[Entries with model source code]
+++

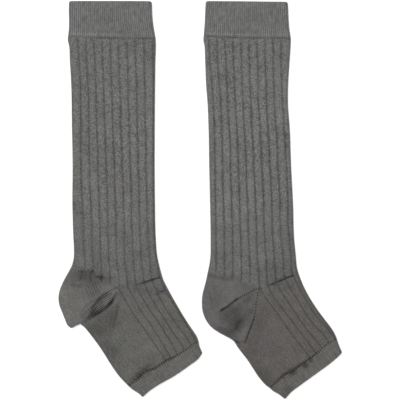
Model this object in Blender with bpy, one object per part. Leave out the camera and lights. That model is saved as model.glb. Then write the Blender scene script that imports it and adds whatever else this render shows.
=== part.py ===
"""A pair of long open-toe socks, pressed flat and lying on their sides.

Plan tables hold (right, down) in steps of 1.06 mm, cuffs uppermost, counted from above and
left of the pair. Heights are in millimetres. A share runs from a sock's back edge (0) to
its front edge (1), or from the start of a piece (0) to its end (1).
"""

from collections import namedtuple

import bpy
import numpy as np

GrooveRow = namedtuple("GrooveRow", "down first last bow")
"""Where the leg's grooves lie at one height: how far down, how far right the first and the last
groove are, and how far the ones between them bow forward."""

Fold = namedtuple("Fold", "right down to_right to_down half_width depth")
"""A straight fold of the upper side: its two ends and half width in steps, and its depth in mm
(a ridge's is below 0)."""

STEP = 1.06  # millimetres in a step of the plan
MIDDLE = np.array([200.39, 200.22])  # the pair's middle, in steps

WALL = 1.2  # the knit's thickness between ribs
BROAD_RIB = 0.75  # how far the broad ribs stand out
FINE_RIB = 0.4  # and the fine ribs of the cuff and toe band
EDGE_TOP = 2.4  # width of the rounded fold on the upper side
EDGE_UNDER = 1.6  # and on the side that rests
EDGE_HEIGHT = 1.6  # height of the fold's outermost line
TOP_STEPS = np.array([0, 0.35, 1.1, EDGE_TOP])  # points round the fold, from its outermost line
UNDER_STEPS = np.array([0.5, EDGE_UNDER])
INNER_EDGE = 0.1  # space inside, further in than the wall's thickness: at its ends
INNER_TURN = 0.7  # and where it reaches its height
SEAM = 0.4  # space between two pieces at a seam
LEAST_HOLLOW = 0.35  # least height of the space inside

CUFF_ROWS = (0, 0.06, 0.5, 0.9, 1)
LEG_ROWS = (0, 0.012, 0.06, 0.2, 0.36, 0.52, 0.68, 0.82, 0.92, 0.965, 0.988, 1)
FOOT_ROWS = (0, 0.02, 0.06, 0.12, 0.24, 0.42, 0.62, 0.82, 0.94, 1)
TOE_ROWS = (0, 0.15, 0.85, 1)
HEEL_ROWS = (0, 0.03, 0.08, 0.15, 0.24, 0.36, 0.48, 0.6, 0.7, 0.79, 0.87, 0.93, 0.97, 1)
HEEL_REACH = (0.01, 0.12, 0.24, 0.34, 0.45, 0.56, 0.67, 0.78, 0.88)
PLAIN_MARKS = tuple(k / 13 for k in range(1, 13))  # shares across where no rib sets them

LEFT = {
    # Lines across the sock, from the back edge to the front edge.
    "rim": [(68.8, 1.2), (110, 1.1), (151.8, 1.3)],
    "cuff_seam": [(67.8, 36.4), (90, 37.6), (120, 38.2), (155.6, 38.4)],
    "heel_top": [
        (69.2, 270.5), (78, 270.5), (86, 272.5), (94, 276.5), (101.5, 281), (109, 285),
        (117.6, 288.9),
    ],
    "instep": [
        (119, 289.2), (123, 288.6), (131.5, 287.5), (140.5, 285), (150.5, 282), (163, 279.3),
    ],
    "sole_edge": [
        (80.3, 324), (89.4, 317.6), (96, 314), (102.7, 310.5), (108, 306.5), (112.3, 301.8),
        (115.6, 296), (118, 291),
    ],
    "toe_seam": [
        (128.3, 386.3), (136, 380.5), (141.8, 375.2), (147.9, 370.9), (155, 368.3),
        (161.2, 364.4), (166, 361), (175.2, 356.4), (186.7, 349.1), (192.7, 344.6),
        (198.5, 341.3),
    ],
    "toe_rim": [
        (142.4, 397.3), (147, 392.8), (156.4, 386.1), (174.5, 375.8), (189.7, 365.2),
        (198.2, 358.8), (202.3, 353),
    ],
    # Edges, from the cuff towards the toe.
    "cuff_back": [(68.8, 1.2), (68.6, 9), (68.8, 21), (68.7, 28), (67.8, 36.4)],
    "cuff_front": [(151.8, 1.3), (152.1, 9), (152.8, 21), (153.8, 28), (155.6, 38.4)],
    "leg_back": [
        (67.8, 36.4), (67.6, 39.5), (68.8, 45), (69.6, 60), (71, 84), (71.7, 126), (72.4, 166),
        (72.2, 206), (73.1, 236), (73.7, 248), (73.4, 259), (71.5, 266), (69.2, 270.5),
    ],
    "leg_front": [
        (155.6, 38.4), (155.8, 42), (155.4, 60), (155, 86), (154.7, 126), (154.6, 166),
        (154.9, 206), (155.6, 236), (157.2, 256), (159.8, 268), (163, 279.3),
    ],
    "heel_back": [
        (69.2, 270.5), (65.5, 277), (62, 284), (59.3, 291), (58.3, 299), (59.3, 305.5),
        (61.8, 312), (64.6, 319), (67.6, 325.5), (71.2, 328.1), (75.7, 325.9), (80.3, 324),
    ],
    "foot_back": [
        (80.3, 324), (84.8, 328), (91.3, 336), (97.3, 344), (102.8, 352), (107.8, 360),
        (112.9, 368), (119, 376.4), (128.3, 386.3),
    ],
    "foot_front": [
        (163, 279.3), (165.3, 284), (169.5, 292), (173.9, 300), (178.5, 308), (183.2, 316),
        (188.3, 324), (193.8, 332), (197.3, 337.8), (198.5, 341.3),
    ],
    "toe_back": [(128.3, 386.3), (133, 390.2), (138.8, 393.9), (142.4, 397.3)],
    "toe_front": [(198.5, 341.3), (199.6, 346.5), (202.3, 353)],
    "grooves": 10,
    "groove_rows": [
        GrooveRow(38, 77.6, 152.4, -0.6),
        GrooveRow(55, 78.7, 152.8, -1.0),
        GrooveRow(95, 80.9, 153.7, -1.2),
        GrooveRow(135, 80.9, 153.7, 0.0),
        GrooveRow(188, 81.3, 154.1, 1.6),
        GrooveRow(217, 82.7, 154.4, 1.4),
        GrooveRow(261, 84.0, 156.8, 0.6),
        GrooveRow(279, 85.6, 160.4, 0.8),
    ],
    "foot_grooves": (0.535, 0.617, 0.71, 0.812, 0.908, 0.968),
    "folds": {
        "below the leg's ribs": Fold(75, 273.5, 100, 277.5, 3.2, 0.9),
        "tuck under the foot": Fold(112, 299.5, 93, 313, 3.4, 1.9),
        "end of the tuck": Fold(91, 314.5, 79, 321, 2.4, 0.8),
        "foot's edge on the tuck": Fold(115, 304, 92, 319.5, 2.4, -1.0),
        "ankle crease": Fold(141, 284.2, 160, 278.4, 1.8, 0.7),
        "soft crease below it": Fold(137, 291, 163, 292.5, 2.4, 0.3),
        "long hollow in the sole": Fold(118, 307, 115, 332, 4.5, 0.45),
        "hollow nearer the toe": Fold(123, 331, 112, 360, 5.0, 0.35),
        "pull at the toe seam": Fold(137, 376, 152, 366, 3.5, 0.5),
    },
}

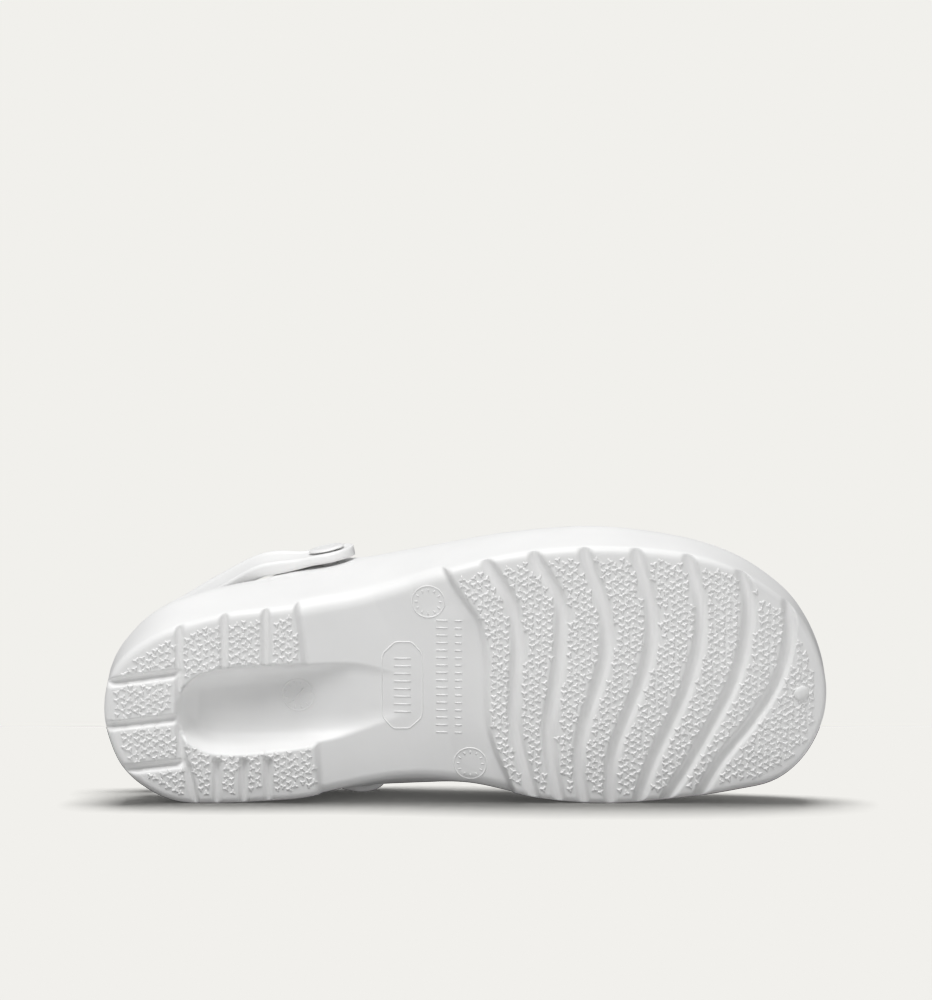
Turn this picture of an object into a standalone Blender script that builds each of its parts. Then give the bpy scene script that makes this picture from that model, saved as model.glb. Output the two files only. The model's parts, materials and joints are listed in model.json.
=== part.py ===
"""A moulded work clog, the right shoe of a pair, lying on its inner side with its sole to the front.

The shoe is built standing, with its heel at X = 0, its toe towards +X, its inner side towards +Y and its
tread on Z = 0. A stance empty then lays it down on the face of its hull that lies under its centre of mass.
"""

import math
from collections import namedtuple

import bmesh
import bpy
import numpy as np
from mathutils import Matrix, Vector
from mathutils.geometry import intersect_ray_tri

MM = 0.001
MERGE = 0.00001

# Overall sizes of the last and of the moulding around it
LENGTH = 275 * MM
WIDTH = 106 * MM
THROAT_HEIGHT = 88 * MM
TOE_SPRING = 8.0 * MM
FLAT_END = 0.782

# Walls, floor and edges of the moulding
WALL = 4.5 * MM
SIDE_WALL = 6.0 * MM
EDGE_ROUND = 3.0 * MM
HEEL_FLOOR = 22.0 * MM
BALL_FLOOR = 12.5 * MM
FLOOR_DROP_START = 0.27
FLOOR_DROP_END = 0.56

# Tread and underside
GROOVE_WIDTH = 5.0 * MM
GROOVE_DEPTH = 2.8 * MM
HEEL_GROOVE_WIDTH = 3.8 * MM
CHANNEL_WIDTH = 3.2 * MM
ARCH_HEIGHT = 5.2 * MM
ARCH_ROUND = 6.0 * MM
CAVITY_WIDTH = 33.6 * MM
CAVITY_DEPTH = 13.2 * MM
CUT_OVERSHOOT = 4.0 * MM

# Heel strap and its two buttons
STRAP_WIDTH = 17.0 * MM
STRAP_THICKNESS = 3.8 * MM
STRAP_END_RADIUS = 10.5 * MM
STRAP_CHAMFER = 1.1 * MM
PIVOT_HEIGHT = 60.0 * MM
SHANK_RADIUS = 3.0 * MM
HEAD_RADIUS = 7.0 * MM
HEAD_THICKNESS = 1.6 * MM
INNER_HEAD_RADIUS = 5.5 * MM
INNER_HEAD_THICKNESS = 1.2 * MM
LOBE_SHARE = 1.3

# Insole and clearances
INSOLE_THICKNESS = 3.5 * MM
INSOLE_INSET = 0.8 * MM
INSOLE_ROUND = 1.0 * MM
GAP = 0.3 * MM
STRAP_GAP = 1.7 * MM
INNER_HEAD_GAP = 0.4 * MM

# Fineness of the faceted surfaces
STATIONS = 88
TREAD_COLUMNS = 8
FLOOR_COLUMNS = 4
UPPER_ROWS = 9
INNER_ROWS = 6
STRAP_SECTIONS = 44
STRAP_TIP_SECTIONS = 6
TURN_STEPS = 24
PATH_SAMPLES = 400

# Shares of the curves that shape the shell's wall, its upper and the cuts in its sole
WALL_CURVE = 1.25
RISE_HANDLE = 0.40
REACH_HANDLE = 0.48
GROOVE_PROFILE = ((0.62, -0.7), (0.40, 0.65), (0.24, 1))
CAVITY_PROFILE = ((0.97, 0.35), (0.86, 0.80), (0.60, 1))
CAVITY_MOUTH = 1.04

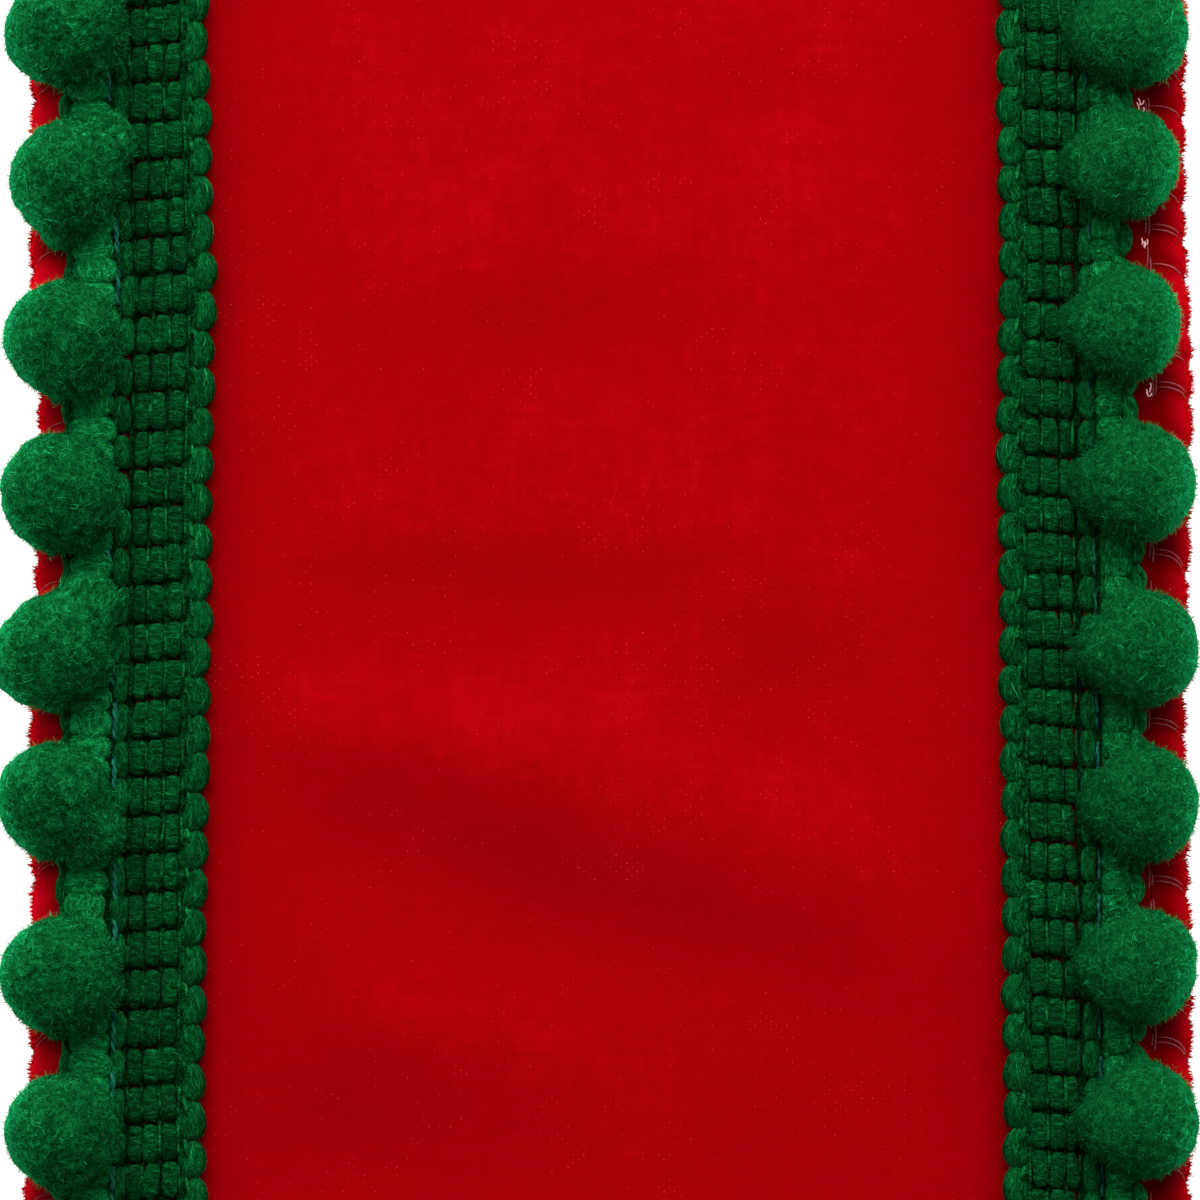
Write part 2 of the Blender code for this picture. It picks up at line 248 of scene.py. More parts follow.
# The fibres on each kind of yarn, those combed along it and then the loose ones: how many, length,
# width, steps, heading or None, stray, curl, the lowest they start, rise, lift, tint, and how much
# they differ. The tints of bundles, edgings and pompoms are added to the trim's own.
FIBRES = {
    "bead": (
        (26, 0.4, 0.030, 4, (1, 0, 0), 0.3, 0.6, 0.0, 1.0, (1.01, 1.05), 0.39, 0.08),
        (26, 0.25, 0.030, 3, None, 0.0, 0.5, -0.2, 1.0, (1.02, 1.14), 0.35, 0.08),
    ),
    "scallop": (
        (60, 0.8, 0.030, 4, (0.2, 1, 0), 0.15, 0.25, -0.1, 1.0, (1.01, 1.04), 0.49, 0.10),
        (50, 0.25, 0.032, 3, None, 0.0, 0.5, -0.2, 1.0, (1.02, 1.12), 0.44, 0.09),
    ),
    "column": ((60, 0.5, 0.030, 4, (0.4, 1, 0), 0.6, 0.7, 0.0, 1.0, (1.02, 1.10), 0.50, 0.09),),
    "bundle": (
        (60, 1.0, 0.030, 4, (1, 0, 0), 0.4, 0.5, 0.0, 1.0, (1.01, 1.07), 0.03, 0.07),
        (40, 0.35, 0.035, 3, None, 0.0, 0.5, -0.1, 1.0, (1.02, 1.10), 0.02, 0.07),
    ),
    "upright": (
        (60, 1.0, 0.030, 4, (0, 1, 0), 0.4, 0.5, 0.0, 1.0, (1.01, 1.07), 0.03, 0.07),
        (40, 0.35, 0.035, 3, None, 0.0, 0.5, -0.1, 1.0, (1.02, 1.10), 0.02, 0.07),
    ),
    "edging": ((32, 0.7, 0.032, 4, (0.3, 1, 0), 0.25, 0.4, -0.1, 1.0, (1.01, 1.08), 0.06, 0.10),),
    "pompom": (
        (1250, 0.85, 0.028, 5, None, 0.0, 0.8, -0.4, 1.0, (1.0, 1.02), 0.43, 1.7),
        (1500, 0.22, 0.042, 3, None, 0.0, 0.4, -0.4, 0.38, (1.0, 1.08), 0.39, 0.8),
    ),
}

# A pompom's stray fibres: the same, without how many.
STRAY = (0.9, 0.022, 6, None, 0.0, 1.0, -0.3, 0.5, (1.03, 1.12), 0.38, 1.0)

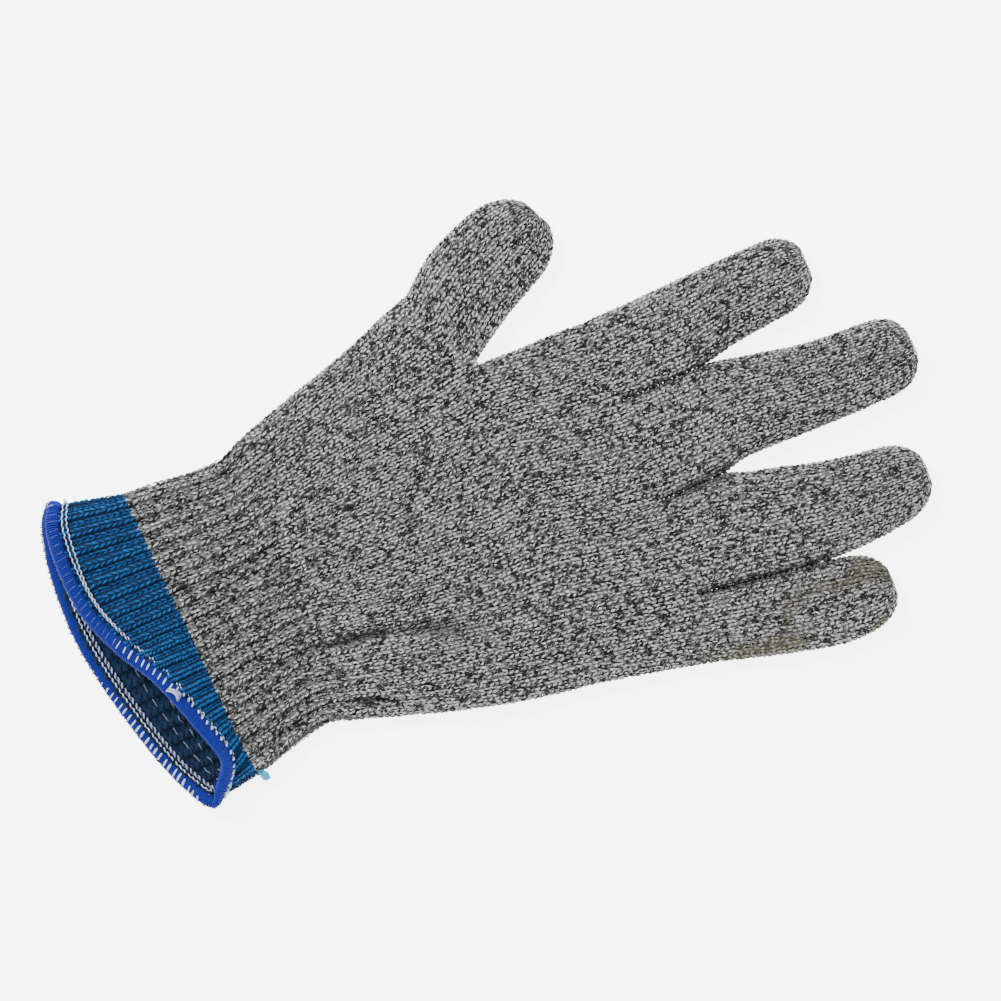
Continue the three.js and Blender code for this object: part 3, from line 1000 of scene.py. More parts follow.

+++

§ GIVEN PROBLEM:
Write down exactly the span of lines above from the one containing "Turn this picture" to the one containing "to the front.", both ends included.

§ FULL ANSWER:
Turn this picture of an object into a standalone Blender script that builds each of its parts. Then give the bpy scene script that makes this picture from that model, saved as model.glb. Output the two files only. The model's parts, materials and joints are listed in model.json.
=== part.py ===
"""A moulded work clog, the right shoe of a pair, lying on its inner side with its sole to the front.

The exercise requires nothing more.